NIGHT FARE
Fallait payer la course !
La nouvelle réalisation de Julien Seri ("Les Fils du vent", "Scorpion") était attendue au tournant depuis un petit moment. Financée en dehors des systèmes de production classiques, en partie grâce à une campagne crowdfunding auprès de différents fans, "Night Fare" n’aura même pas eu droit à une belle vie en salles, sacrifié sur l’autel d’une sortie technique avec un nombre de copies pour le moins honteux (à peine 32 salles !). Le rattraper avec du retard permet vraiment de prendre le pouls d’une série B tendue et réellement maîtrisée, mais qui ne manquera pas de dérouter – voire de déranger – une large partie de son audience.

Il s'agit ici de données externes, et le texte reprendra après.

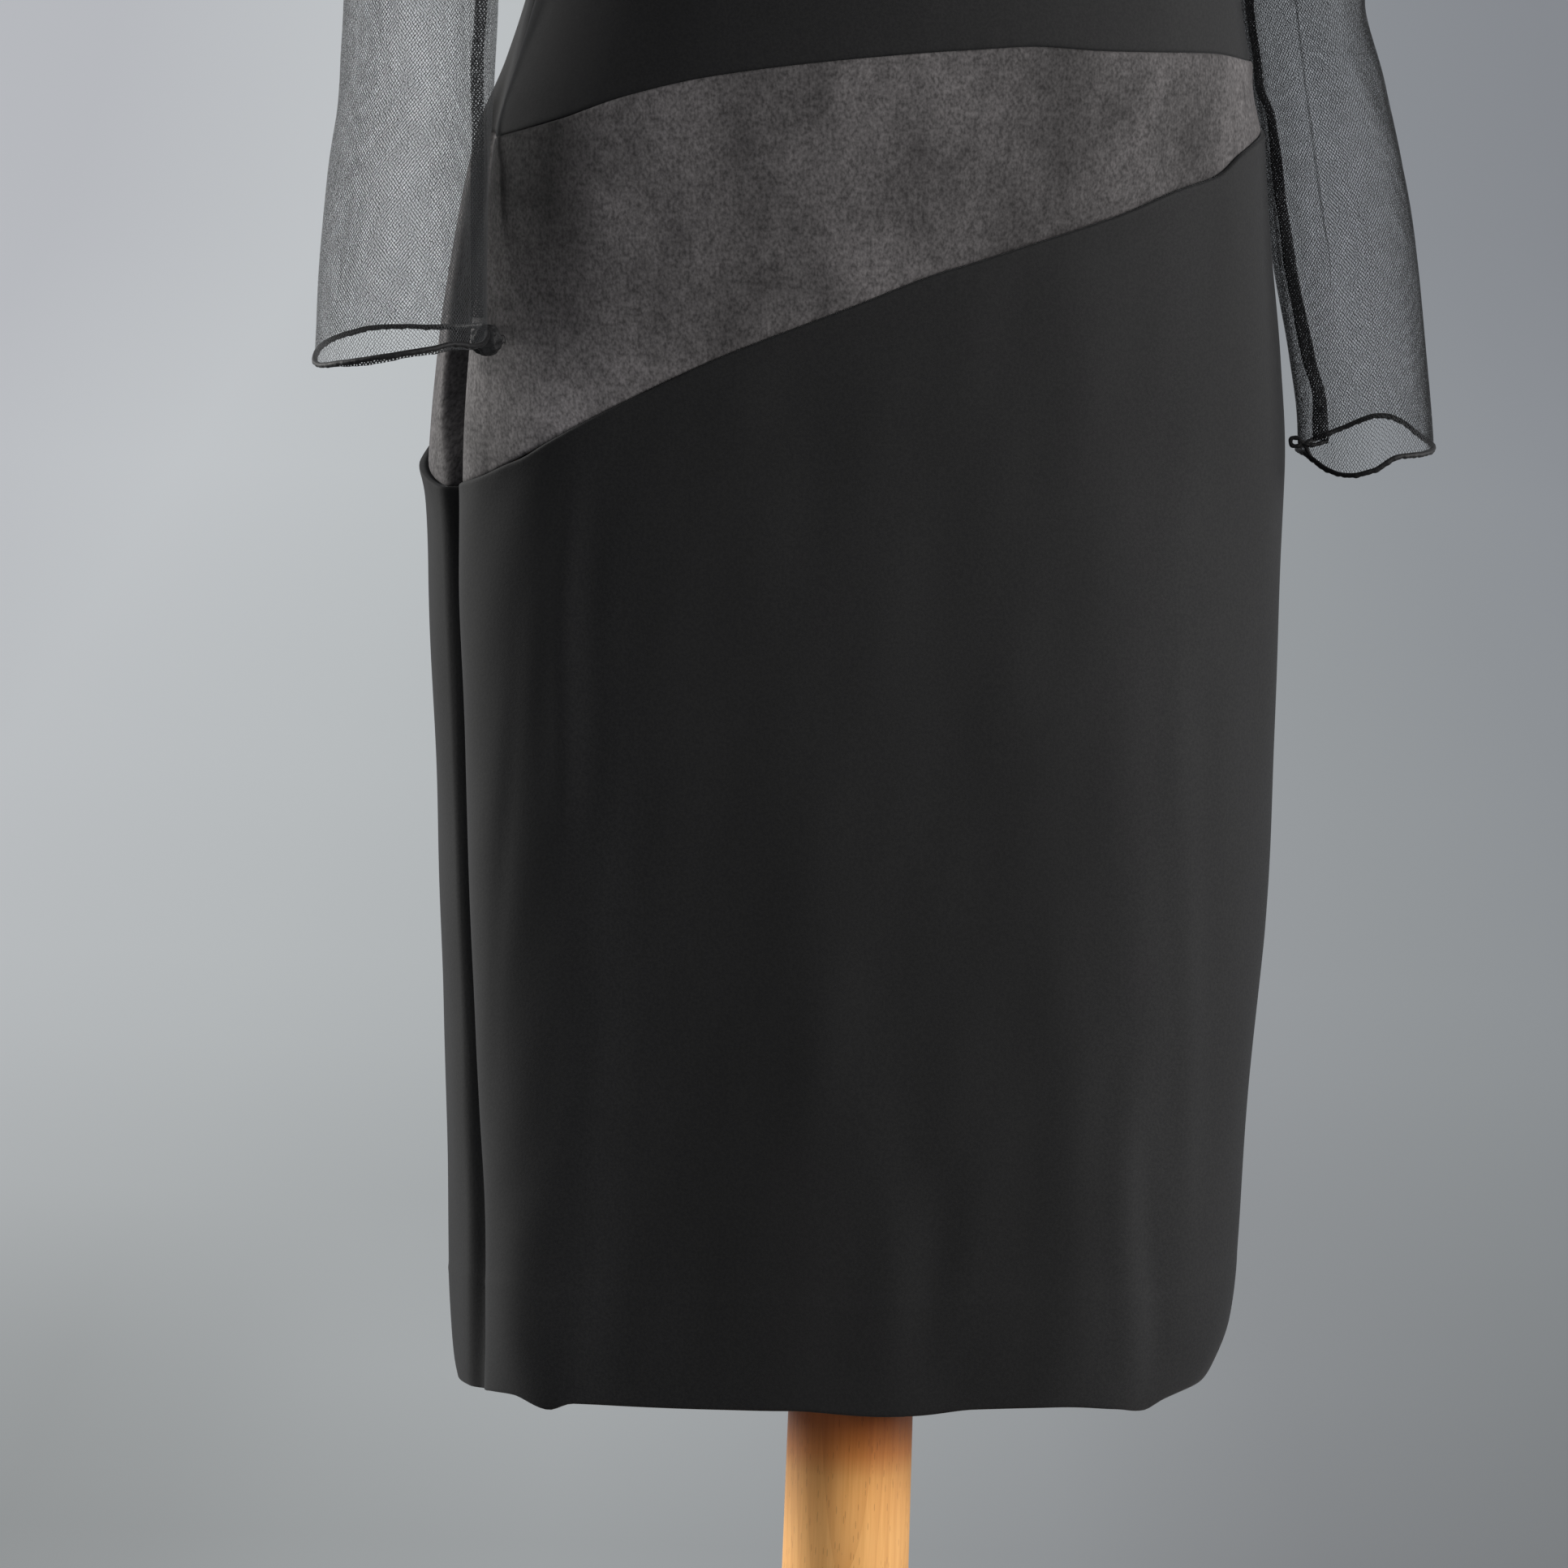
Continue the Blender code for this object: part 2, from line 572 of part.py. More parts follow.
for side, rows in (("left", SLEEVE_LEFT), ("right", SLEEVE_RIGHT)):
    out = 1 if side == "left" else -1
    start, face, across = armhole(side)
    count = len(start)
    angle = np.arange(count) * 360 / count
    top = rows["z"][-1]
    cuff = smooth(CUFFS["angle"], CUFFS[side], angle)
    ring = [start + across * SEAM * 1.2]
    upper = sleeve_ring(rows, angle, np.full(count, top), side)
    # Cubic paths from the armhole's edge, over the sleeve head, to the upper arm's section.
    height = (1 - np.cos(np.radians(angle))) / 2  # 0 at the underarm, 1 at the shoulder
    leave = across * (0.030 + 0.085 * height)[:, None]
    leave[:, 2] += 0.010 * (1 - height)
    leave[:, 0] += out * 0.040 * (1 - height)
    arrive = np.tile((0, 0, -1.0), (count, 1)) * (0.07 + 0.14 * height)[:, None]
    for s in SLEEVE_HEAD:
        ring.append(
            (2 * s**3 - 3 * s**2 + 1) * ring[0]
            + (s**3 - 2 * s**2 + s) * leave
            + (3 * s**2 - 2 * s**3) * upper
            + (s**3 - s**2) * arrive
        )
    for s in SLEEVE_DOWN:
        ring.append(sleeve_ring(rows, angle, top * (1 - s) + cuff * s, side))
    outer = np.array(ring[::-1])
    if side == "right":
        outer = outer[:, ::-1]
        face = face[::-1]
    facing = normals(outer, round_columns=True)
    middle = outer.mean(1, keepdims=True)
    if ((outer - middle)[: len(SLEEVE_DOWN)] * facing[: len(SLEEVE_DOWN)]).sum() < 0:
        facing = -facing
    facing[-1] = face
    inner = outer - SHEER * facing
    wall("sleeve_" + side, outer, inner, "sheer", tube=True)

    # Rolled hem: a ring of small round section just below the cuff's edge.
    centre = (outer[0] + inner[0]) / 2
    centre[:, 2] -= ROLL_RADIUS + SEAM + 0.0004
    along = np.roll(centre, -1, 0) - np.roll(centre, 1, 0)
    along /= np.linalg.norm(along, axis=1, keepdims=True)
    flat = np.cross(along, (0, 0, 1.0))
    flat /= np.linalg.norm(flat, axis=1, keepdims=True)
    up = np.cross(flat, along)
    bm = bmesh.new()
    sides = 6
    loops = []
    for c, f, v in zip(centre, flat, up):
        turn = [2 * np.pi * k / sides for k in range(sides)]
        loops.append(
            [bm.verts.new(c + ROLL_RADIUS * (np.cos(a) * f + np.sin(a) * v)) for a in turn]
        )
    for j in range(count):
        for k in range(sides):
            a, b = loops[j], loops[(j + 1) % count]
            m = (k + 1) % sides
            bm.faces.new((a[k], a[m], b[m], b[k]))
    bmesh.ops.recalc_face_normals(bm, faces=bm.faces)
    mesh = bpy.data.meshes.new("cuff_roll_" + side)
    bm.to_mesh(mesh)
    bm.free()
    finish("cuff_roll_" + side, mesh, "roll")


# ---------------------------------------------------------------- the dress form
FORM_INSET = table(
    "z inset",
    [(0.70, 0.026), (0.80, 0.023), (0.95, 0.020), (1.03, 0.014), (1.10, 0.007), (1.20, FORM_GAP), (1.30, FORM_GAP)],
)
FORM_HEIGHTS = [0.70, 0.703, 0.715, 0.76, 0.82, 0.88, 0.94, 0.99, 1.04, 1.09, 1.14, 1.185, 1.225, 1.262, 1.30]
FORM_YOKE = [0.07, 0.17, 0.30, 0.45, 0.60, 0.75, 0.88, 1.0]


# The form has the dress's columns, without the closest ones beside the seams.
front = np.delete(FRONT_TURNS, [1, 2, -3, -2])
back = 180 - front[::-1] * (180 - SIDE_LEFT) / SIDE_LEFT
bm = bmesh.new()
loops = []
for k, z in enumerate(FORM_HEIGHTS):
    inset = smooth(FORM_INSET["z"], FORM_INSET["inset"], z)
    tuck = (0.010, 0.005, 0.0)[min(k, 2)]  # the lower rim is rounded
    pull = 1.2 * (1 - z / UNDERARM)  # front and back columns stand a little apart at the sides
    ring = np.vstack(
        [
            section(np.clip(front, -SIDE_LEFT + pull, SIDE_LEFT - pull), z, inset + tuck),
            section(np.clip(back, SIDE_LEFT + 1 + pull, 359 - SIDE_LEFT - pull), z, inset + tuck),
        ]
    )
    loops.append([bm.verts.new(p) for p in ring])
for w in FORM_YOKE:
    ring = np.vstack(
        [yoke(front, w, True, FORM_YOKE_GAP), yoke(back, w, False, FORM_YOKE_GAP)]
    )
    loops.append([bm.verts.new(p) for p in ring])
count = len(loops[0])
for low, high in zip(loops, loops[1:]):
    for i in range(count):
        k = (i + 1) % count
        bm.faces.new((low[i], low[k], high[k], high[i]))
bm.faces.new(list(reversed(loops[0])))
bmesh.ops.remove_doubles(bm, verts=bm.verts, dist=2e-5)
bm.edges.ensure_lookup_table()
# The neck rises from the open loop inside the neck line.
rim = [e for e in bm.edges if len(e.link_faces) == 1]
neck_centre_y = -0.003
steps = 3
for step in range(1, steps + 1):
    grown = bmesh.ops.extrude_edge_only(bm, edges=rim)
    new = [g for g in grown["geom"] if isinstance(g, bmesh.types.BMVert)]
    rim = [g for g in grown["geom"] if isinstance(g, bmesh.types.BMEdge)]
    s = step / steps
    for v in new:
        dx, dy = v.co.x, v.co.y - neck_centre_y
        far = (dx * dx + dy * dy) ** 0.5
        radius = far + (NECK_RADIUS - far) * min(1, 1.6 * s / (0.6 + s))
        v.co.x, v.co.y = dx / far * radius, neck_centre_y + dy / far * radius
        v.co.z += (NECK_TOP - v.co.z) * (s if step == steps else 0.75 * s)
bmesh.ops.edgeloop_fill(bm, edges=rim)
bmesh.ops.recalc_face_normals(bm, faces=bm.faces)
mesh = bpy.data.meshes.new("form_torso")
bm.to_mesh(mesh)
bm.free()
finish("form_torso", mesh, "cover")


def turned(name, profile, colour, centre_y=0.0, sides=32):
    """A solid turned about a vertical axis from (radius, height) points, bottom to top."""
    bm = bmesh.new()
    loops = []
    for radius, z in profile:
        if radius == 0:
            loops.append([bm.verts.new((0, centre_y, z))])
            continue
        turn = [2 * np.pi * k / sides for k in range(sides)]
        loops.append(
            [bm.verts.new((radius * np.cos(a), centre_y + radius * np.sin(a), z)) for a in turn]
        )
    for low, high in zip(loops, loops[1:]):
        for i in range(sides):
            k = (i + 1) % sides
            if len(low) == 1:
                bm.faces.new((low[0], high[k], high[i]))
            elif len(high) == 1:
                bm.faces.new((low[i], low[k], high[0]))
            else:
                bm.faces.new((low[i], low[k], high[k], high[i]))
    bmesh.ops.recalc_face_normals(bm, faces=bm.faces)
    mesh = bpy.data.meshes.new(name)
    bm.to_mesh(mesh)
    bm.free()
    return finish(name, mesh, colour, smooth_at=50)


def pole_radius(z):
    return POLE_RADIUS + (POLE_AT - z) * POLE_TAPER


cap = NECK_TOP + SEAM
turned(
    "form_neck_cap",
    [(0, cap), (CAP_RADIUS, cap), (CAP_RADIUS, cap + 0.012)]
    + [
        (CAP_RADIUS * np.cos(np.radians(a)), cap + 0.012 + (CAP_TALL - 0.012) * np.sin(np.radians(a)))
        for a in (22, 45, 68)
    ]
    + [(0, cap + CAP_TALL)],
    "beech",
    centre_y=neck_centre_y,
)
turned(
    "form_pole",
    [
        (0, BASE_TALL + SEAM),
        (pole_radius(BASE_TALL), BASE_TALL + SEAM),
        (pole_radius(FORM_BOTTOM), FORM_BOTTOM - SEAM),
        (0, FORM_BOTTOM - SEAM),
    ],
    "beech",
)
edge = [
    (BASE_RADIUS - BASE_ROUND * (1 - np.cos(np.radians(a))), BASE_TALL - BASE_ROUND * (1 - np.sin(np.radians(a))))
    for a in (0, 30, 60, 90)
]
turned(
    "form_base",
    [(0, 0), (BASE_RADIUS - 0.003, 0), (BASE_RADIUS, 0.003)] + edge + [(0, BASE_TALL)],
    "beech",
    sides=48,
)
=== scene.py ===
"""Looks of a sheath dress on a limbless dress form.

Metres, +Z up. The front of the dress faces -Y and the wearer's left side is at +X.
Each piece of cloth is a thin shell on its solid's surface, with creases laid in from the tables below.
"""

import math

import bmesh
import bpy
import numpy as np
from mathutils import Matrix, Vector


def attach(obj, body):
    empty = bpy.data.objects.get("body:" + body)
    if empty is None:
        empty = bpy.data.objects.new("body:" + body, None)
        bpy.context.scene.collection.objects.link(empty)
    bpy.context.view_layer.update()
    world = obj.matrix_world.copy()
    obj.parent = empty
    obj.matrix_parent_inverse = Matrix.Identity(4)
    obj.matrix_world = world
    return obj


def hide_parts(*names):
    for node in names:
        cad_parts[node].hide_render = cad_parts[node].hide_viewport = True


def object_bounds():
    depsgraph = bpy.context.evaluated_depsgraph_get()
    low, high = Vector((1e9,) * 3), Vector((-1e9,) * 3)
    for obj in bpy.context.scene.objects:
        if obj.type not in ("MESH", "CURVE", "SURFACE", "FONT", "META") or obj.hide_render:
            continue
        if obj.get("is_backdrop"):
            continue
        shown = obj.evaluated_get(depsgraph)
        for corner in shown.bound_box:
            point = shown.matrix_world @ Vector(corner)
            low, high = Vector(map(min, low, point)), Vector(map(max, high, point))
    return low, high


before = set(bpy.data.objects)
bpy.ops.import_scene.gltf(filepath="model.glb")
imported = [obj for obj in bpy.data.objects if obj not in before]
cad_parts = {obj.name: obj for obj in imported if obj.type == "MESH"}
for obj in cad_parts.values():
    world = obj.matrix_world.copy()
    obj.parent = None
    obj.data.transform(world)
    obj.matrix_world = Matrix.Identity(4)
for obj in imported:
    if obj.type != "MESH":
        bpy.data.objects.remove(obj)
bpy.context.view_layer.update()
# ---------------------------------------------------------------- sizes
CLOTH = 0.0018  # crepe with its lining; the inset band is as thick
SHEER = 0.0012  # sleeve
SEAM = 0.0003  # gap between sewn pieces
PROUD = 0.0005  # the skirt lies over the band's lower seam, with a lip that stands out a little more
LIP, LIP_FADE = 0.0014, 0.014
SIDE_LEFT = 88.0  # angle of the wearer's left side seam
CENTRE_BACK = 180.0
UNDERARM = 1.300  # height where the armholes start
FOLD_FRONT, FOLD_BACK = 0.008, 0.012  # how far the inward fold at a side seam spreads on the front and the back panel
FOLD_LEFT_SHARE = 0.35  # the fold at the wearer's left seam is this share of the right one's depth

BUST_X, BUST_Z, BUST_WIDE, BUST_TALL, BUST_RISE = 0.086, 1.225, 0.055, 0.062, 0.016

SHOULDER_X, SHOULDER_Y, SHOULDER_Z = 0.187, 0.006, 1.436  # shoulder tip
NECK_X, NECK_Y, NECK_Z = 0.060, 0.008, 1.490  # where the form's neck meets the shoulder line
NECK_U = 0.20  # the same point, as a share of the half width
COLLAR_U = 0.335  # the dress's neckline meets the shoulder line here
DIP_FRONT, DIP_BACK = 0.29, 0.13  # how far down the neckline dips, as a share of the way from underarm to neck

FORM_BOTTOM = 0.700
FORM_GAP = 0.0036  # from the cloth's outer face to the form round the bust
FORM_YOKE_GAP = 0.0046  # the same at the shoulders and the upper chest
NECK_RADIUS, NECK_TOP = 0.053, 1.560
CAP_RADIUS, CAP_TALL = 0.0565, 0.024
POLE_RADIUS, POLE_TAPER, POLE_AT = 0.0277, 0.0065, 0.42  # radius at that height, growing downwards
BASE_RADIUS, BASE_TALL, BASE_ROUND = 0.185, 0.030, 0.008
ROLL_RADIUS = 0.0012  # rolled hem of a sleeve


def table(columns, rows):
    return {
        name: np.array([row[k] for row in rows], float)
        for k, name in enumerate(columns.split())
    }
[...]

La trame a beau rappeler le "Duel" de Steven Spielberg en lançant un taxi très menaçant à la poursuite de deux parisiens quelconques, il vaut mieux ne pas trop s’y fier. Pendant une bonne heure, Seri donne clairement l’impression d’avoir signé son meilleur film : d’une multitude de plans iconiques qui réussissent à conférer un vrai impact visuel au fameux « Driver » jusqu’à une mise en scène d’une fluidité à toute épreuve, le film a de quoi impressionner la rétine. Idem du côté de la bande originale, surchargée de superbes compositions électroniques que l’on doit à Alex Cortès. "Night Fare" s’inscrit pleinement dans un cinéma d’exploitation à la fois simple et riche en adrénaline, ce que ses quelques petits reproches tendent aussi à illustrer. Si quelques ralentis font pièce ajoutée sur la chose, on peut en revanche sourire de certaines invraisemblances, en particulier le coup du Driver qui réapparait toujours face à nos deux héros (y compris quand ils viennent de s’enfuir dans la direction opposée !). Mais cela participe au plaisir du film, à son efficacité décomplexée, le tout dans un Paris nocturne et désert qui acquiert ici le relief d’un territoire carpenterien.
Reste que le scénario ne dévoile qu’a posteriori son véritable propos, permettant ainsi de justifier ces inserts récurrents sur des flammes – que l’on imaginait à tort inutiles dans le montage. C’est en effet au cours de la dernière demi-heure que la situation s’inverse : une fois le sombre passé des deux personnages révélé, "Night Fare" entame une soudaine bascule de point de vue, inversant notre (re)lecture des événements en stigmatisant la bêtise des soi-disant « héros » et en faisant ainsi du Driver l’épicentre du récit. On ne dira pas de quoi il en retourne exactement, mais si l’idée d’offrir une connotation mythologique à ce vrai-faux boogeyman s’avère des plus intéressantes, le regard moral que Seri semble y avoir intégré par-dessus – qui plus est avec un clip animé bien lourdingue et didactique pour faire passer la pilule – apparait déplacé, pour ne pas dire nauséabond. Par prudence, on conseillera donc aux avertis de prendre "Night Fare" pour ce qu’elle est avant tout : une pure série B, extrêmement efficace, intégrée dans un genre qu’elle respecte et honore avec brio.